Random Forest mainly uses two key concepts. They are:

Random sampling of training data points when building trees.
Random subsets of features considered when splitting nodes.

Random sampling of training observations

While training, each tree in a random forest learns from a random sample of the data points. The samples are drawn with replacement, that means some samples will be used multiple times in a single tree. By training each tree on different samples, even though each tree might have high variance with respect to a specific set of the training data. Overall, the entire forest will have lower variance but not at the cost of increasing the bias.

While testing, predictions are made by averaging the predictions of each decision tree. This procedure of training each individual learner on different aggregated subsets of the data and then averaging the predictions is known as bagging, short for bootstrap aggregating.

Random Subsets of features for splitting nodes

The main concept behind the random forest is that only a subset of all the features are considered for splitting each node in each decision tree. Generally, this is set to sqrt(n_features) for classification, at each node in each tree, only random features will be considered for splitting the node. Even though the random forest overfits, it is able to generalize much better to the testing data than the single decision tree. The random forest has lower variance while maintaining the same low bias of a decision tree.

Creating A Random Forest

Step 1: Create a Bootstrapped Data Set

Bootstrapping is an estimation method used to make predictions on a dataset by re-sampling the data. To create a bootstrapped data set, we should select random samples from the original data set. Sample can be selected more than once.

Step 2: Creating Decision Trees

Next task is to build a Decision Tree by using the bootstrapped dataset created in the previous step. Since we’re making a Random Forest, we will not consider the entire dataset created, instead we’ll use only a random subset of variables at each step.
Repeat the same process for each of the upcoming branch nodes. Here, we select two variables at random as candidates for the branch node and then choose a variable that best separates the samples.

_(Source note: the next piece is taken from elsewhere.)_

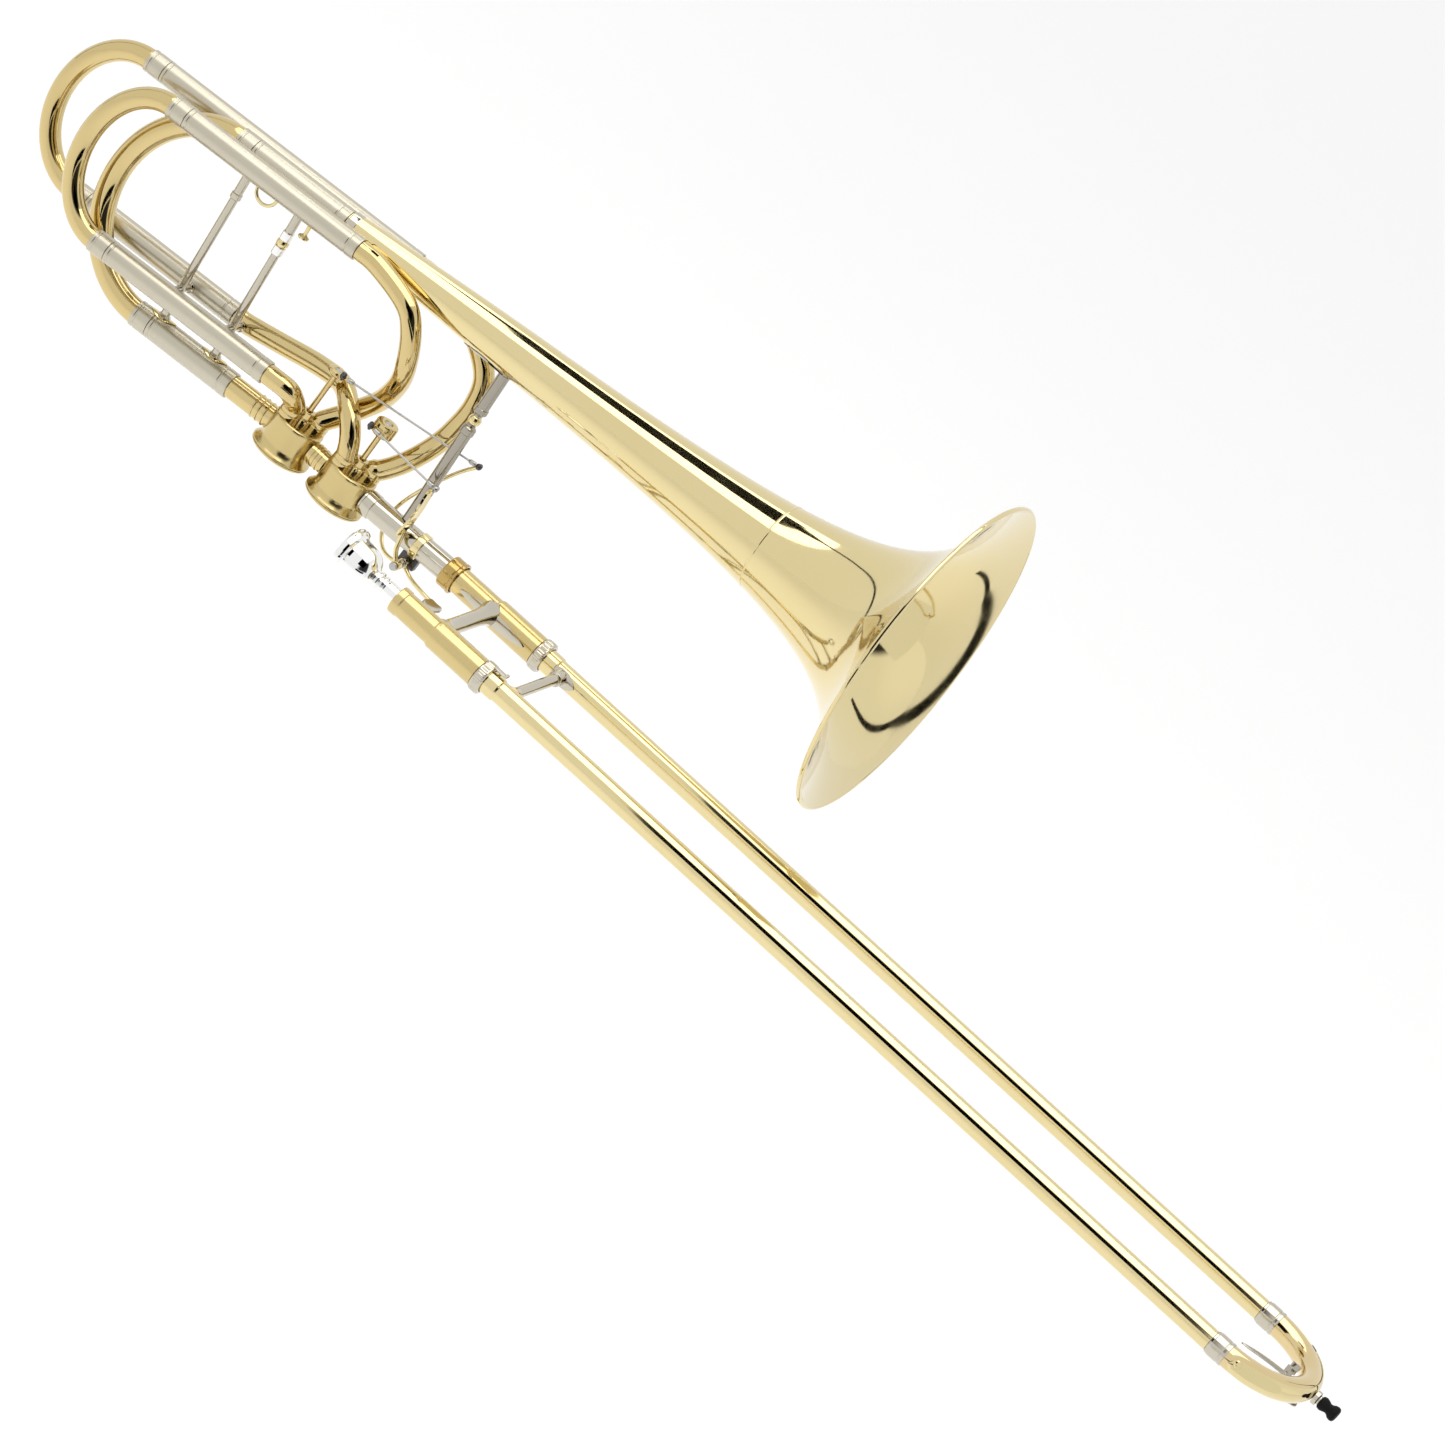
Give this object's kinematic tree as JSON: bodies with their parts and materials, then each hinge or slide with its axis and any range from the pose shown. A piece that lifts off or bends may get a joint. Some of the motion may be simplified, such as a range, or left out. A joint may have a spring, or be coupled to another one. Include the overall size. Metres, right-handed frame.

Step 3: Go back to Step 1 and Repeat

As mentioned earlier, Random Forest is a collection of Decision Trees. Each Decision Tree predicts the output class based on the respective predictor variables used in that tree. Last, the outcome of all the Decision Trees in a Random Forest is saved and the class with the majority votes is computed as the output class.
Thus, we should create more decision trees by considering a subset of random predictor variables at each step. Go back to step 1, create a new bootstrapped data set and then build a Decision Tree by considering only a subset of variables at each step.

Step 4: Predicting the outcome of a new data point

Now random forest is created.
Similarly, we run this data down the other decision trees and keep a track of the class predicted by each tree. After running the data down all the trees in the Random Forest, we check which class got the majority votes.
We bootstrapped the data and used the aggregate from all the trees to make a decision, this process is known as Bagging.

Step 5: Evaluate the Model

Final step is to evaluate the Random Forest model. In a real-world problem, about 1/3rd of the original data set is not included in the bootstrapped data set.

Pros and Cons of Random Forest

Pros

It overcomes the problem of overfitting by averaging the results of different decision trees.
It works well for a large range of data items than a single decision tree does.
Random forest has less variance than that of single decision tree.
It is very flexible and possess very high accuracy.
Scaling of data is not required in random forest algorithm. It can maintain good accuracy even after providing data without scaling.
Random Forest algorithms maintains good accuracy even when a large proportion of the data is missing.

Cons

Complexity is the main disadvantage of Random forest.
Construction is much harder and time-consuming process than decision trees.
Computational resources are required more to implement Random Forest algorithm.
It is less intuitive in case when we have a large group of decision trees.
The prediction process is very time-consuming when compared with other algorithms.